We are told in James 1:19, “Know this, my beloved brothers: let every person be quick to hear, slow to speak, slow to anger…” We are to be quick to hear, and slow to speak. However, the reality is that all too often we talk far more than is necessary, and don’t listen nearly as much as we should. We hear rumors and spread them like wildfire, not taking the time to see if they are true, or considering the implications of what we are doing. Even in the news, we often hear, “There are reports of…”, “It appears that…”, or “There is speculation that…”. And isn’t it telling that there is an ever-growing audience for gossip magazines? There is a drop in the value of truth and facts in our society. While fact may be stranger than fiction, it’s often not as interesting.

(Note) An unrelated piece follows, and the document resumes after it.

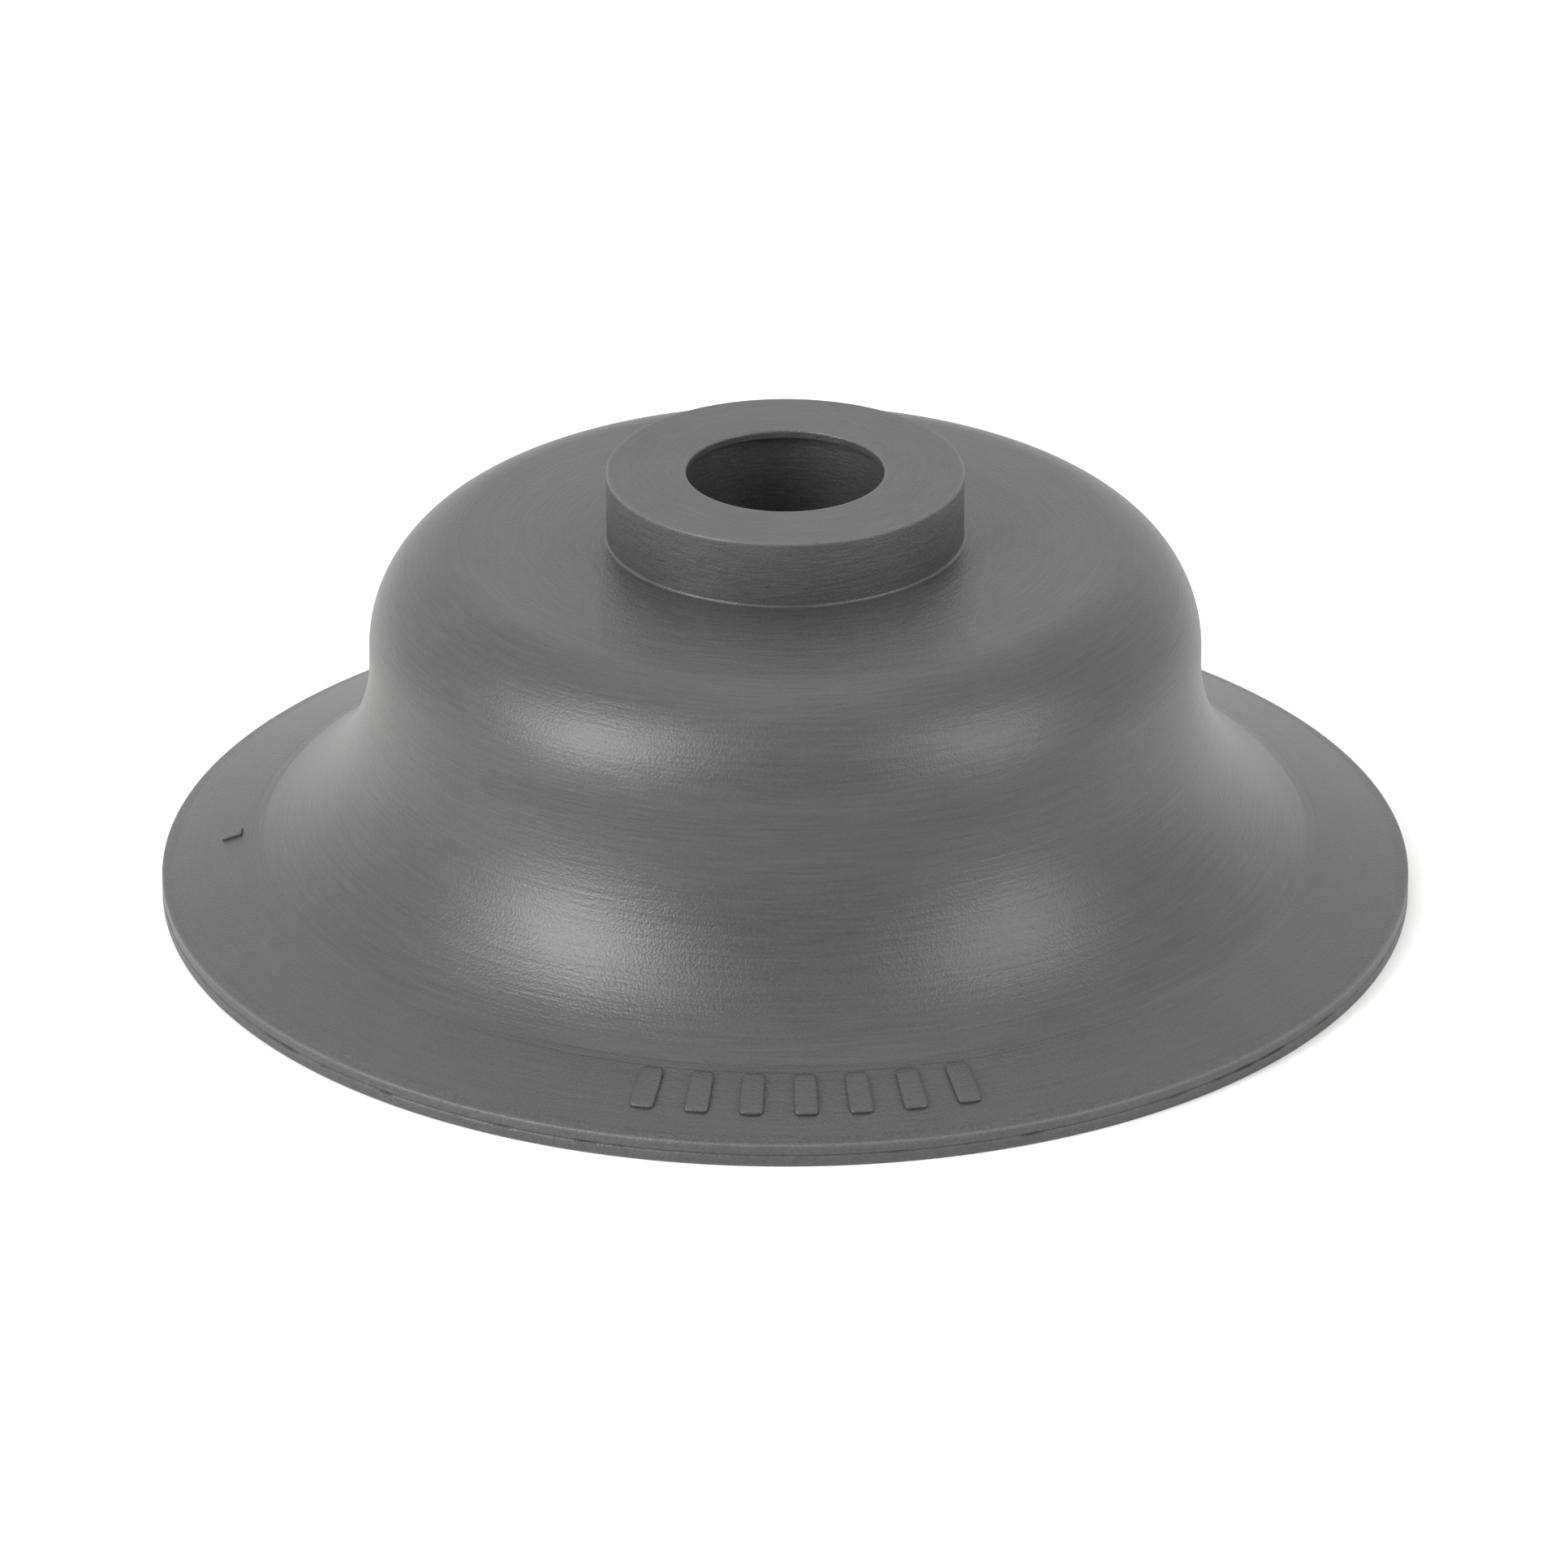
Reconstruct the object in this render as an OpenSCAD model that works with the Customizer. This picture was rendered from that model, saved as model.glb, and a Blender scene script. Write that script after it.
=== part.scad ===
// Bell-shaped vacuum suction cup, moulded in one elastomer.
// +Z points up through the collar. The origin is the centre of the circle on which the sealing edge rests.
// Each zone of the moulding that keeps its shape, or flexes in its own way, is a solid of its own.

/* [Sealing lip] */
// Outer diameter of the sealing edge
lip_d = 60; // [59.4:0.2:62]
// Height of the upright edge all round the lip
edge_t = 1.1; // [0.9:0.05:1.3]
// Width of the upright edge ring, measured inwards
edge_w = 0.6; // [0.5:0.05:0.8]
// Depth of the parting line round the edge
parting_depth = 0.12; // [0.06:0.02:0.16]
// Height of the crease where the lip meets the flare
crease_h = 2.8; // [2.6:0.1:3.2]

/* [Bell] */
// Outer diameter of the upright wall
wall_d = 39.7; // [39:0.1:40.2]
// Thickness of the wall, the flare and the crown
wall_t = 1.4; // [1.2:0.1:1.6]
// Radius of the hollow curve of the flare
flare_r = 10.8; // [10.4:0.1:11]
// Slope of the flare where it reaches the crease, in degrees from level
flare_foot_slope = 31; // [30:1:33]
// Radius of the shoulder beside the crown
shoulder_top_r = 3.85; // [3:0.05:4.5]
// Radius of the shoulder beside the wall
shoulder_side_r = 5.5; // [5.2:0.05:5.7]
// Slope at which the first shoulder radius hands over to the second, in degrees
shoulder_split = 28; // [24:1:32]
// Height of the crown where it meets the collar
crown_h = 18.35; // [18.2:0.05:18.6]
// Slope of the crown, in degrees
crown_slope = 3; // [2:0.5:4]

/* [Collar and bore] */
// Overall height of the cup
total_h = 21.6; // [21.2:0.1:22.4]
// Outer diameter of the collar
collar_d = 17; // [16.4:0.2:17.6]
// Diameter of the two lands that grip the nipple
bore_d = 9.4; // [9:0.1:9.8]
// Diameter of the pocket between the lands
pocket_d = 10.4; // [10.2:0.1:11]
// Height of the land at the mouth
mouth_land_h = 0.45; // [0.4:0.05:0.7]
// Height of the land at the inner end
inner_land_h = 0.9; // [0.7:0.1:1.6]
// How far the neck reaches down inside the bell, below the crown
neck_drop = 2.6; // [2.4:0.1:3]
// Size of the bead at the foot of the collar
foot_bead = 0.2; // [0.15:0.05:0.35]
// Bevel on the collar's rim and on the mouth of the bore
bevel = 0.12; // [0.08:0.02:0.2]

/* [Raised marks] */
// How many plain bars stand on the front of the lip
bar_count = 7; // [3:1:9]
// Angle from one bar to the next
bar_pitch = 5.2; // [4.4:0.2:6]
// Width of one bar
bar_w = 1.1; // [0.8:0.1:1.4]
// Length of one bar, down the slope of the lip
bar_len = 2.6; // [2:0.2:3]
// How far a bar stands out of the lip
bar_h = 0.22; // [0.15:0.01:0.3]
// Radius at which the middle of a bar stands
bar_r = 27; // [26.9:0.1:27.4]
// Heading of the middle bar, in degrees to the right of the front
bar_turn = 2; // [-4:0.5:4]
// Length of the tick on the left of the lip, down the slope
tick_len = 1; // [0.8:0.1:1.6]
// Length of the tick's short leg, round the axis
tick_leg = 0.8; // [0.5:0.1:1.2]
// Width of the tick's two legs
tick_w = 0.3; // [0.2:0.05:0.4]
// How far the tick stands out of the lip
tick_h = 0.14; // [0.1:0.02:0.2]
// Radius at which the middle of the tick stands
tick_r = 26.6; // [26.4:0.1:27.4]

/* [Hidden] */
$fn = 180;
outside = 0;
arc_steps = 8;
rubber = "#6e6f6d";
rubber_inside = "#4c4d4c";

lip_r = lip_d / 2;
wall_r = wall_d / 2;
collar_r = collar_d / 2;
bore_r = bore_d / 2;
pocket_r = pocket_d / 2;
edge_in_r = lip_r - edge_w;
// the crease ring runs this far out on to the lip
ring_on_lip = 0.5;

// slopes of the outer skin, in degrees from level, at which one zone ends and the next begins
ring_a = flare_foot_slope + 5;
flare_lo_a = 63;
flare_hi_a = 67;
waist_lo_a = 82;
waist_hi_a = 85;
dome_a = 76;

// centres of the three arcs of the bell, each as [radius, height]
flare_c = [wall_r + flare_r, crease_h + flare_r * cos(flare_foot_slope)];
side_r = wall_r - shoulder_side_r;
top_r = side_r + (shoulder_side_r - shoulder_top_r) * sin(shoulder_split);
crown_end = top_r + shoulder_top_r * sin(crown_slope);
top_z = crown_h - (crown_end - collar_r) * tan(crown_slope) - shoulder_top_r * cos(crown_slope);
side_z = top_z + (shoulder_top_r - shoulder_side_r) * cos(shoulder_split);

// points of each arc at a slope a, at a depth t under the outer skin
function flare_pt(a, t) = flare_c - (flare_r + t) * [sin(a), cos(a)];
function side_pt(a, t) = [side_r, side_z] + (shoulder_side_r - t) * [sin(a), cos(a)];
function top_pt(a, t) = [top_r, top_z] + (shoulder_top_r - t) * [sin(a), cos(a)];

// runs of points along an arc, from slope a to slope b
function run(a, b) = [for (i = [0 : arc_steps]) a + (b - a) * i / arc_steps];
function flare_run(a, b, t) = [for (s = run(a, b)) flare_pt(s, t)];
function side_run(a, b, t) = [for (s = run(a, b)) side_pt(s, t)];
function top_run(a, b, t) = [for (s = run(a, b)) top_pt(s, t)];

// the lip: its top is a cone from the crease to the edge, its underside a cone down to the resting face
crease = flare_pt(flare_foot_slope, outside);
crease_under = flare_pt(flare_foot_slope, wall_t);
function on_line(p, q, r) = [r, p[1] + (q[1] - p[1]) * (r - p[0]) / (q[0] - p[0])];
function lip_top(r) = on_line(crease, [lip_r, edge_t], r);
function lip_under(r) = on_line(crease_under, [edge_in_r, 0], r);
ring_out_r = crease[0] + ring_on_lip;
lip_slope = atan((crease_h - edge_t) / (lip_r - crease[0]));

// the crown's top at a radius r, and its underside one wall below
function crown_top(r) = [r, crown_h - (r - collar_r) * tan(crown_slope)];
function crown_under(r) = crown_top(r) - [0, wall_t / cos(crown_slope)];

// a closed ring between an outer run of points and an inner one
module ring(outer, inner) {
    rotate_extrude() polygon(concat(outer, [for (i = [len(inner) - 1 : -1 : 0]) inner[i]]));
}

// the same zone of the flare from slope a to slope b
module flare_zone(a, b) {
    ring(flare_run(a, b, outside), flare_run(a, b, wall_t));
}

// upright edge of the lip, with the parting line round it and a flat face to rest on
module sealing_edge() {
    mid = edge_t / 2;
    color(rubber) rotate_extrude() polygon([
        [edge_in_r, 0],
        [lip_r, 0],
        [lip_r, mid - parting_depth],
        [lip_r - parting_depth, mid],
        [lip_r, mid + parting_depth],
        [lip_r, edge_t],
        lip_top(edge_in_r)
    ]);
}

// thin cone that spreads on the workpiece
module lip_cone() {
    color(rubber) ring([lip_top(ring_out_r), lip_top(edge_in_r)], [lip_under(ring_out_r), [edge_in_r, 0]]);
}

// lays its children on the slope of the lip, with X running down the slope, at a radius and a heading
module on_lip(radius, heading) {
    mid = lip_top(radius);
    rotate([0, 0, heading])
        translate([mid[0], 0, mid[1]])
            rotate([0, lip_slope, 0])
                children();
}

// plain bars standing on the front of the lip
module lip_bars() {
    color(rubber)
        for (i = [0 : bar_count - 1])
            on_lip(bar_r, bar_turn - 90 + (i - (bar_count - 1) / 2) * bar_pitch)
                translate([-bar_len / 2, -bar_w / 2, 0])
                    cube([bar_len, bar_w, bar_h]);
}

// small L-shaped tick standing on the left of the lip
module lip_tick() {
    half = tick_w / 2;
    inner = -tick_len / 2;
    color(rubber) on_lip(tick_r, 180) linear_extrude(tick_h) polygon([
        [inner, half],
        [inner, half - tick_leg],
        [inner + tick_w, half - tick_leg],
        [inner + tick_w, -half],
        [inner + tick_len, -half],
        [inner + tick_len, half]
    ]);
}

// ring at the crease, where the lip hinges on the flare
module lip_root_ring() {
    color(rubber) ring(
        concat(flare_run(ring_a, flare_foot_slope, outside), [lip_top(ring_out_r)]),
        concat(flare_run(ring_a, flare_foot_slope, wall_t), [lip_under(ring_out_r)])
    );
}

// part of the flare that folds down as the cup is pressed on
module lower_flare() {
    color(rubber) flare_zone(flare_lo_a, ring_a);
}

module flare_ring() {
    color(rubber) flare_zone(flare_hi_a, flare_lo_a);
}

// part of the flare that flexes as the cup tilts about X
module upper_flare() {
    color(rubber) flare_zone(waist_lo_a, flare_hi_a);
}

module waist_ring() {
    color(rubber) flare_zone(waist_hi_a, waist_lo_a);
}

// upright wall that flexes as the cup tilts about Y
module waist_wall() {
    color(rubber) ring(
        concat(side_run(dome_a, 90, outside), flare_run(90, waist_hi_a, outside)),
        concat(side_run(dome_a, 90, wall_t), flare_run(90, waist_hi_a, wall_t))
    );
}

// round shoulder, in two radii
module shoulder() {
    color(rubber) ring(
        concat(top_run(crown_slope, shoulder_split, outside), side_run(shoulder_split, dome_a, outside)),
        concat(top_run(crown_slope, shoulder_split, wall_t), side_run(shoulder_split, dome_a, wall_t))
    );
}

// nearly level web between the collar and the shoulder
module crown() {
    color(rubber) ring(
        [crown_top(collar_r), top_pt(crown_slope, outside)],
        [crown_under(collar_r), top_pt(crown_slope, wall_t)]
    );
}

module collar_foot_bead() {
    color(rubber) rotate_extrude() polygon([
        [collar_r, crown_h],
        crown_top(collar_r + foot_bead),
        [collar_r, crown_h + foot_bead]
    ]);
}

// collar above the crown; the mouth land fills its upper inner corner
module collar() {
    color(rubber) rotate_extrude() polygon([
        [pocket_r, crown_h],
        [collar_r, crown_h],
        [collar_r, total_h - bevel],
        [collar_r - bevel, total_h],
        [pocket_r, total_h]
    ]);
}

// narrow land at the mouth, which snaps over the nipple
module mouth_land() {
    color(rubber) rotate_extrude() polygon([
        [bore_r, total_h - mouth_land_h],
        [pocket_r, total_h - mouth_land_h],
        [pocket_r, total_h],
        [bore_r + bevel, total_h],
        [bore_r, total_h - bevel]
    ]);
}

// neck inside the bell, below the collar, with a bevelled lower corner
module neck_root() {
    corner = 4 * bevel;
    color(rubber_inside) rotate_extrude() polygon([
        [pocket_r, crown_h - neck_drop],
        [collar_r - corner, crown_h - neck_drop],
        [collar_r, crown_h - neck_drop + corner],
        [collar_r, crown_h],
        [pocket_r, crown_h]
    ]);
}

// land at the inner end of the neck, in line with the one at the mouth
module inner_land() {
    color(rubber_inside) rotate_extrude() polygon([
        [bore_r, crown_h - neck_drop],
        [pocket_r, crown_h - neck_drop],
        [pocket_r, crown_h - neck_drop + inner_land_h],
        [bore_r, crown_h - neck_drop + inner_land_h]
    ]);
}

sealing_edge();
lip_cone();
lip_bars();
lip_tick();
lip_root_ring();
lower_flare();
flare_ring();
upper_flare();
waist_ring();
waist_wall();
shoulder();
crown();
collar_foot_bead();
collar();
mouth_land();
neck_root();
inner_land();
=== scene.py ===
"""Bell-shaped vacuum suction cup, moulded in one elastomer, on a pale studio floor."""

import math

import bmesh
import bpy
import numpy as np
from bpy.props import FloatProperty, IntProperty, PointerProperty, StringProperty
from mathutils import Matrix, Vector


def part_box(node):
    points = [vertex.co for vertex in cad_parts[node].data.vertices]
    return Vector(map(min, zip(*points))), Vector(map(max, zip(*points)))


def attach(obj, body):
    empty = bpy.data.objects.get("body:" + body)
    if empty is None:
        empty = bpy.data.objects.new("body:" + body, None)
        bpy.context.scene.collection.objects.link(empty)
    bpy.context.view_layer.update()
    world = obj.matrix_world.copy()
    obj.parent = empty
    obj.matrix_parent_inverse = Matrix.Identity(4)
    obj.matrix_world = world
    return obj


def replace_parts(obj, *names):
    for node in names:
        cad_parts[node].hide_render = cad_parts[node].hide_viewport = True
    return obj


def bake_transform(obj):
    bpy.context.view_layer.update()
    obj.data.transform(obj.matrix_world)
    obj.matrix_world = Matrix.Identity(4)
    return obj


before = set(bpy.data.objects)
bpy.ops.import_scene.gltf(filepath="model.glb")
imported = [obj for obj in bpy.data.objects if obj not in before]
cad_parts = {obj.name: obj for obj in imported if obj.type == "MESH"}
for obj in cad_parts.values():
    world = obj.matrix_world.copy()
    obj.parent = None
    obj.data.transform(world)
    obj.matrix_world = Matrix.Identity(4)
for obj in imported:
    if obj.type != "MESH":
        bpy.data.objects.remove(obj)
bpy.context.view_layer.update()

bl_info = {
    "name": "Suction cup",
    "version": (1, 0, 0),
    "blender": (4, 5, 0),
    "location": "3D view > Sidebar > Cup",
    "description": "Builds the moulded rubber of a bell-shaped vacuum suction cup round its CAD frame",
    "category": "Object",
}

MM = 0.001
# Slopes of the outer skin, in degrees from level, where one zone of the moulding ends and the next begins.
LIP_ROOT_TOP = 36.0
FLARE_RING_LOW = 63.0
FLARE_RING_HIGH = 67.0
WAIST_LOW = 82.0
WAIST_HIGH = 85.0
SHOULDER_LOW = 76.0
UPRIGHT = 90.0
# Thickness of the sheet under each face of the lip, measured level, so that it stays the same in a flex.
LIP_SKIN = 0.4
# How far each half of the parting line spreads up and down the edge, and how far the pale paint of a corner
# fades out; that paint is part wear and part painted highlight on edges that catch the light.
PARTING_SPREAD = 0.08
WEAR_AND_HIGHLIGHT_REACH = 0.16
# Slope at which the shading of an edge turns crisp, and the largest step along a round corner.
SHARP_EDGE = math.radians(32)
CORNER_STEP = math.radians(15)
# How square a bar's corners are (1 is an ellipsoid, 0 a box), and its points round and up.
CORNER_POWER = 0.3
BAR_POINTS_ROUND = 40
BAR_POINTS_UP = 17
# Darkest and palest patches of the rubber, as shares of its colour.
DARKEST = 0.60
PALEST = 1.40
# How much the grain varies the roughness, and how much of every noise is fine detail.
GRAIN_ROUGHNESS = 0.15
NOISE_ROUGHNESS = 0.62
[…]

This brings a whole new significance to what the apostles Peter and John said when they were arrested and told not to preach. “…but they answered, ‘Whether it is right in the sight of God to listen to you rather than to God, you must judge, for we cannot but speak of what we have seen and heard.’” (Acts 4:19, 20 ESV) They weren’t spreading rumors, but speaking of what they had experienced. They were witnesses to the power and glory of God. As Christians, we are blessed to have experienced God’s power in how He changed us from the inside out. What is it, then, that keeps us from spreading more than empty gossip and rumors? Let us boldly speak of “what we seen and heard”!